==== DATA ENTRIES ====
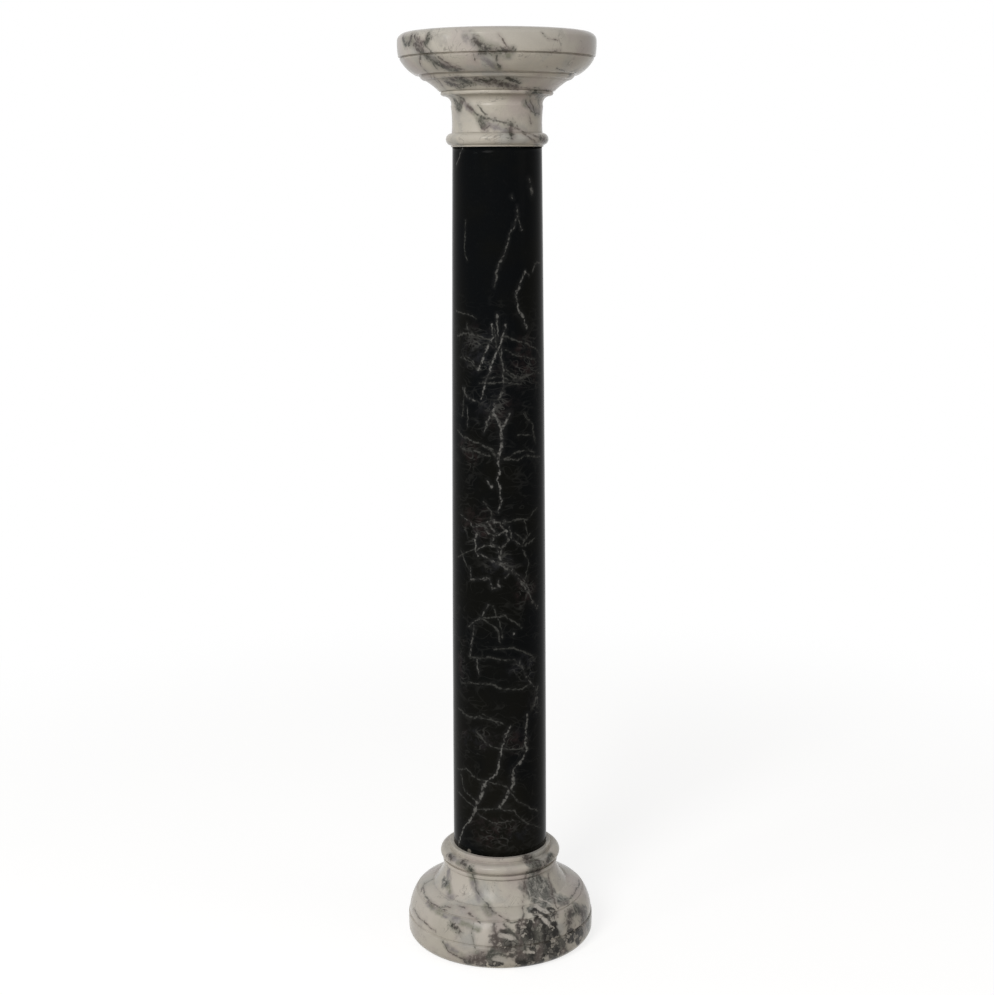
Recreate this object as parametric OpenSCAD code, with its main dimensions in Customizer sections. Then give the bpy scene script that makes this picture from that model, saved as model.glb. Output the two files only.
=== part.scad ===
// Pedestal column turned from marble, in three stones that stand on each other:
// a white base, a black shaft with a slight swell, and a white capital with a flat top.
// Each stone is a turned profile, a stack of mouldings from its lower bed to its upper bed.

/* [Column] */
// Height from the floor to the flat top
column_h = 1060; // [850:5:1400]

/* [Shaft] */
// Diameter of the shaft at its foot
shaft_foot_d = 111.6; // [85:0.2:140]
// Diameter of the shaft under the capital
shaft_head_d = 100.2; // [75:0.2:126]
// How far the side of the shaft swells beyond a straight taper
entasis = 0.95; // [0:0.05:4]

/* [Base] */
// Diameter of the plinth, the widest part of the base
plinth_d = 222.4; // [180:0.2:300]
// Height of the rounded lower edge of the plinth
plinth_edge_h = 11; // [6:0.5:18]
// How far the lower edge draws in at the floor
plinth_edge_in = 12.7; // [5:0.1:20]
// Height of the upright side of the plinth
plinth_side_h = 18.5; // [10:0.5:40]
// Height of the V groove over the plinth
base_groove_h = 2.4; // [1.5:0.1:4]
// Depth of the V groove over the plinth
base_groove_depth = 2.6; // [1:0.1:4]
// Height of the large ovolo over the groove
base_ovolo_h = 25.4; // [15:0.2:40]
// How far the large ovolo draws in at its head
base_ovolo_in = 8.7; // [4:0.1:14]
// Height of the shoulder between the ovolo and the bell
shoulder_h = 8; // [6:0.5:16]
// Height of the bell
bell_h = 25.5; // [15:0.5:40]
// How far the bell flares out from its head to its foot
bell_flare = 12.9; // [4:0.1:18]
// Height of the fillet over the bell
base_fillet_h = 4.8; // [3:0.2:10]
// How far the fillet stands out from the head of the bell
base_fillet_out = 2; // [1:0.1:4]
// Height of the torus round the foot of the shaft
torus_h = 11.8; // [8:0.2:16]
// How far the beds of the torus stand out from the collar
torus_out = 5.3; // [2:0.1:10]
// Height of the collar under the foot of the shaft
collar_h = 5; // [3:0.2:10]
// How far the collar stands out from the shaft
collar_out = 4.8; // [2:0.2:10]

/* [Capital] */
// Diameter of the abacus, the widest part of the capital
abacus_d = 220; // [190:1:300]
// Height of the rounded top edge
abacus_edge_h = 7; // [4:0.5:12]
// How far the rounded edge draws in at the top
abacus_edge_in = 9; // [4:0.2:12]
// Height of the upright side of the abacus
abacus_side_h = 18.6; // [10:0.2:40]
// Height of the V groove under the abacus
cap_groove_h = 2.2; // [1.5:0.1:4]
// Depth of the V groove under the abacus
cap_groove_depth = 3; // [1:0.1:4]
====
==== DATA ENTRIES ====
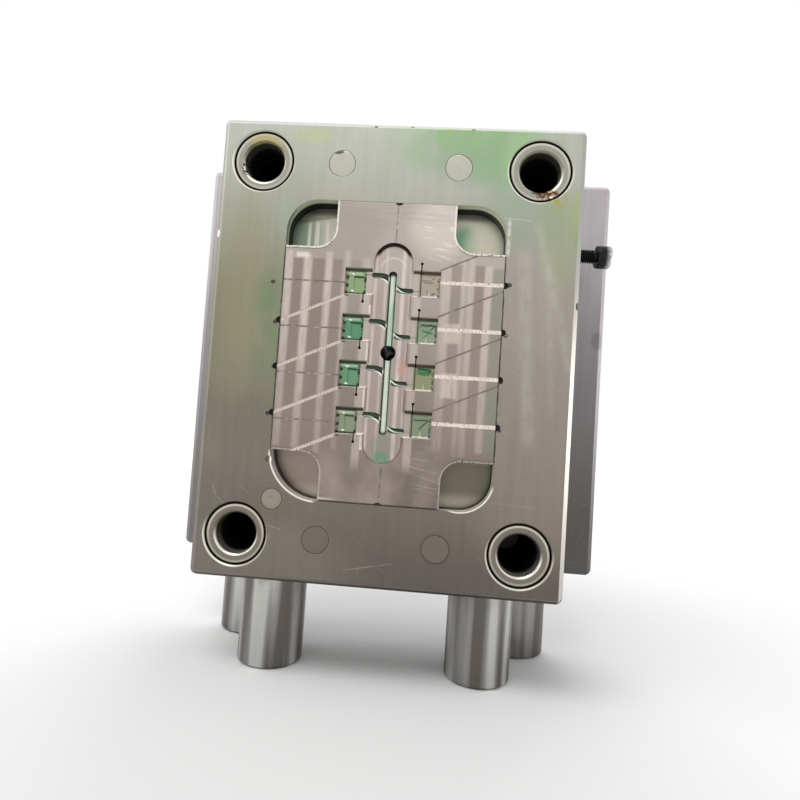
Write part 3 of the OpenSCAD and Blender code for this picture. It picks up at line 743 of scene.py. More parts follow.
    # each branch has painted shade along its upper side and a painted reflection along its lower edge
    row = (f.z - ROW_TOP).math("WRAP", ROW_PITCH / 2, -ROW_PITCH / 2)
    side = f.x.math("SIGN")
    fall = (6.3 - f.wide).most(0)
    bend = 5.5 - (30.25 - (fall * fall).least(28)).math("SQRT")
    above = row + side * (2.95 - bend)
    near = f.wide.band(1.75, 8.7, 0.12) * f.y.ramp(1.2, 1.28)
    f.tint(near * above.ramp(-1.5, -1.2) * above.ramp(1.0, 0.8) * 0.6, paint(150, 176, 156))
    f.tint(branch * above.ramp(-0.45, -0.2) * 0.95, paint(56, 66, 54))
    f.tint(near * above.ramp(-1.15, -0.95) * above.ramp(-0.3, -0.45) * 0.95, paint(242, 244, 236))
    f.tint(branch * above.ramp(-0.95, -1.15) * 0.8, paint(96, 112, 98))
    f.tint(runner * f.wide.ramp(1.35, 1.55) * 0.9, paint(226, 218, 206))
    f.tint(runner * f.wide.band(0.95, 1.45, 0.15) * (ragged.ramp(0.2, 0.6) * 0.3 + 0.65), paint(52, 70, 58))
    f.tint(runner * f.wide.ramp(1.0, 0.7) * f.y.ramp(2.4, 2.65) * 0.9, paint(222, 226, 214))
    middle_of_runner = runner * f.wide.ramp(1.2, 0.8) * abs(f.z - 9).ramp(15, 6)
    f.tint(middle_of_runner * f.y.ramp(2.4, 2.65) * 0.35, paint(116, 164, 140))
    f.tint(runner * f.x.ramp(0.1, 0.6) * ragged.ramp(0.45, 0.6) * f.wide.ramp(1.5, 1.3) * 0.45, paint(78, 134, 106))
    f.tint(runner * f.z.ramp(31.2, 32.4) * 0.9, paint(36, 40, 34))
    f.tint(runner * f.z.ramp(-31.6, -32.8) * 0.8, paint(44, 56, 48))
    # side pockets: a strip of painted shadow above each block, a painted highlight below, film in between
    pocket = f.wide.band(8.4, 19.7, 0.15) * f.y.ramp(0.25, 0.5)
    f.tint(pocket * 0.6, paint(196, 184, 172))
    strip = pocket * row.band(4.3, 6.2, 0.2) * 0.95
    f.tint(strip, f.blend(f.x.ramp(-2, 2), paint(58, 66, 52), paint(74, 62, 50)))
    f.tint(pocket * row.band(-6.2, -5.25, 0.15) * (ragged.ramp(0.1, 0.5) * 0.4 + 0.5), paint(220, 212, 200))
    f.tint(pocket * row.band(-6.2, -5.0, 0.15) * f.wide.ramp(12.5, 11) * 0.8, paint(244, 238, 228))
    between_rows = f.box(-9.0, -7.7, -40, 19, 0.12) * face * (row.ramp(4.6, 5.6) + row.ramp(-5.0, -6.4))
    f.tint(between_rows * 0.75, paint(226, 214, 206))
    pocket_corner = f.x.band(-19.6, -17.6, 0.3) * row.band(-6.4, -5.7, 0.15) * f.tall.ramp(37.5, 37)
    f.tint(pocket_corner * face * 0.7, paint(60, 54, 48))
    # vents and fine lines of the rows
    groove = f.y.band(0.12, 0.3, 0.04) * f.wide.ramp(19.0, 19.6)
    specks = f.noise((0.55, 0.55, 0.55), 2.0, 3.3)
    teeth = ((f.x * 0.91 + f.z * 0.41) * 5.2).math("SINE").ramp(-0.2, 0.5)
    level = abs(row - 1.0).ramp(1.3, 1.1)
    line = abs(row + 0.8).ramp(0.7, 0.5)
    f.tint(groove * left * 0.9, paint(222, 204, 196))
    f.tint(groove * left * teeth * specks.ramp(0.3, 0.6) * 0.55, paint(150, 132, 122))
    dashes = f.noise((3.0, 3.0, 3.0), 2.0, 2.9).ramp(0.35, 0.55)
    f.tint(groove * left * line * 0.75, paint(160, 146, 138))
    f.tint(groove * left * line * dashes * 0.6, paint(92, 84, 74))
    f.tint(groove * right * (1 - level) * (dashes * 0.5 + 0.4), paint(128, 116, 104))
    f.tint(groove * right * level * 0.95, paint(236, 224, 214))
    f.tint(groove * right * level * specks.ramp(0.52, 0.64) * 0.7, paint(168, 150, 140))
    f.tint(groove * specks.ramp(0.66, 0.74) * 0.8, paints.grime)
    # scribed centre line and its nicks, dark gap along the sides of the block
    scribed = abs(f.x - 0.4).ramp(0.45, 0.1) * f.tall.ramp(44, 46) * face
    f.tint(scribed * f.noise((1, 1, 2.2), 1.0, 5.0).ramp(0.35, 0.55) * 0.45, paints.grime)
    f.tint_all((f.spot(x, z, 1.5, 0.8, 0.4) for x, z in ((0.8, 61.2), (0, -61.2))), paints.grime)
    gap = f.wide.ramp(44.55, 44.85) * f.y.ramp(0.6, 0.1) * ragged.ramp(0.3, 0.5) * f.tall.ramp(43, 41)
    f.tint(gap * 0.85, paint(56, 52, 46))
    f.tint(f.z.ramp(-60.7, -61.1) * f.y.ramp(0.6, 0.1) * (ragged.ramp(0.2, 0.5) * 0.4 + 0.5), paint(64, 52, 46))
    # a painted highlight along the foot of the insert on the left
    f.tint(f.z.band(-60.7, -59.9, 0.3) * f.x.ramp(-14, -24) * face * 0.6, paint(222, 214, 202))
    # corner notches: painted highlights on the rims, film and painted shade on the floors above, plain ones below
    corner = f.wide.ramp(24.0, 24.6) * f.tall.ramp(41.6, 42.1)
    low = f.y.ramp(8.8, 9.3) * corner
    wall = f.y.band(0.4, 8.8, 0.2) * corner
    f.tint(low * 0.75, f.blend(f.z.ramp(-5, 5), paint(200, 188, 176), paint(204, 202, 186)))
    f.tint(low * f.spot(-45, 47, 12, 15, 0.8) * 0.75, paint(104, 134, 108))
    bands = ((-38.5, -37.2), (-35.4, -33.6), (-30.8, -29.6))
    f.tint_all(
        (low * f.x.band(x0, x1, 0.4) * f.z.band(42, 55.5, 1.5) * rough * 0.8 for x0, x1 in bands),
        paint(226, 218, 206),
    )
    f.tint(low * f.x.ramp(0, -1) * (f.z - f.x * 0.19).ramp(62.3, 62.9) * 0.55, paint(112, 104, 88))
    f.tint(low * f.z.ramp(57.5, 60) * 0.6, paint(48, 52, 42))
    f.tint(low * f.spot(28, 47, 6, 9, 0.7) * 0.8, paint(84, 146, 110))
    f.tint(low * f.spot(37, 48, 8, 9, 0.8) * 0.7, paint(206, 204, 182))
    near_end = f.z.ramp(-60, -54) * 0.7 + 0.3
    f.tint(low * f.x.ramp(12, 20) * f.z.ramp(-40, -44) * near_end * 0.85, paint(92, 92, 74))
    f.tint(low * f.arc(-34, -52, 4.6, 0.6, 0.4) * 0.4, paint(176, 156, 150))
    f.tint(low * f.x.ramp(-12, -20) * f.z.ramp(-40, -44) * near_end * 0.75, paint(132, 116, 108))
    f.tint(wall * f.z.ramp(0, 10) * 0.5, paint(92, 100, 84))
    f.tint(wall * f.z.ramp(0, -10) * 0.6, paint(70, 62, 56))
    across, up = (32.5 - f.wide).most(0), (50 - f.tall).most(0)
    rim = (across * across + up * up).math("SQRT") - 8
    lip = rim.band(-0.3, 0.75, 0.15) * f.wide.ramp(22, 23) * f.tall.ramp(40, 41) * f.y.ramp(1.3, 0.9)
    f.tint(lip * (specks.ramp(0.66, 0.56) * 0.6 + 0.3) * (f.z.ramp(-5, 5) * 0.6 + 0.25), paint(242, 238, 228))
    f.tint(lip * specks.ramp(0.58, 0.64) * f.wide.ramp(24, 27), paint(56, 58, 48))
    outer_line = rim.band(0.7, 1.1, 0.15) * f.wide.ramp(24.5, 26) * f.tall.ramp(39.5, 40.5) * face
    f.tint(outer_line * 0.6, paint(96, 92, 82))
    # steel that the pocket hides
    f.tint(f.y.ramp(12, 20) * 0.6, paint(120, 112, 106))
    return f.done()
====
==== DATA ENTRIES ====
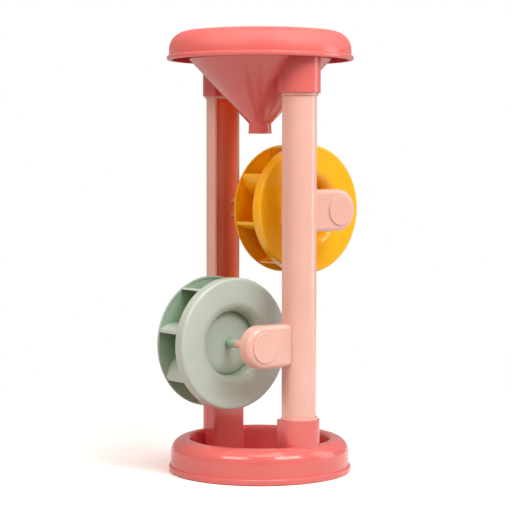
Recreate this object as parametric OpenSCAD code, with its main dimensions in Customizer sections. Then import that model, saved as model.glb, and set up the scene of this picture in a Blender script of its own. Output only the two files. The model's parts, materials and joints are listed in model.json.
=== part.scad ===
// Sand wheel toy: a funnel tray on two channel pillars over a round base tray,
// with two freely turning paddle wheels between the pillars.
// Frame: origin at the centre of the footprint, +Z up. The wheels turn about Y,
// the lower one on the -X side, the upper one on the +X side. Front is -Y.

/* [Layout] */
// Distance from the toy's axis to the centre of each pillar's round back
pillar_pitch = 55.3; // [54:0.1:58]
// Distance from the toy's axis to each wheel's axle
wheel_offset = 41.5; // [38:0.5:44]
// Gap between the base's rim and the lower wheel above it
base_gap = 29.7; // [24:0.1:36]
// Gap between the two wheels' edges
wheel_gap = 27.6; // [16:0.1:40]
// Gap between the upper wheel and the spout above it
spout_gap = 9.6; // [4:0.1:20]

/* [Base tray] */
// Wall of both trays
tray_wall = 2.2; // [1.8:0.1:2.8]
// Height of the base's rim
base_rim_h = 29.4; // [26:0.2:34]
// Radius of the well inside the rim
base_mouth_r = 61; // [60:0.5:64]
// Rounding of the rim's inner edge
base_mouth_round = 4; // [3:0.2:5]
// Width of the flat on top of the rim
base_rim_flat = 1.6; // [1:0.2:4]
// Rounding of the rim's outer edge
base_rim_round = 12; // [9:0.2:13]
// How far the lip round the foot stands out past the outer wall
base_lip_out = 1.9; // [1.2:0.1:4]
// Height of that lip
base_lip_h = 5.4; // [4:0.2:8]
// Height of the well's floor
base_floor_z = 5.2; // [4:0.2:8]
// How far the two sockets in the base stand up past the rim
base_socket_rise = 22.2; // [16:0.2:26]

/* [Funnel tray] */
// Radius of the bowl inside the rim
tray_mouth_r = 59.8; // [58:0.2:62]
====
→ **AIM OF THE TASK**: Which lines of the material contain the string "saved"? List each of them.

→ **REPLY**:
Recreate this object as parametric OpenSCAD code, with its main dimensions in Customizer sections. Then give the bpy scene script that makes this picture from that model, saved as model.glb. Output the two files only.
Recreate this object as parametric OpenSCAD code, with its main dimensions in Customizer sections. Then import that model, saved as model.glb, and set up the scene of this picture in a Blender script of its own. Output only the two files. The model's parts, materials and joints are listed in model.json.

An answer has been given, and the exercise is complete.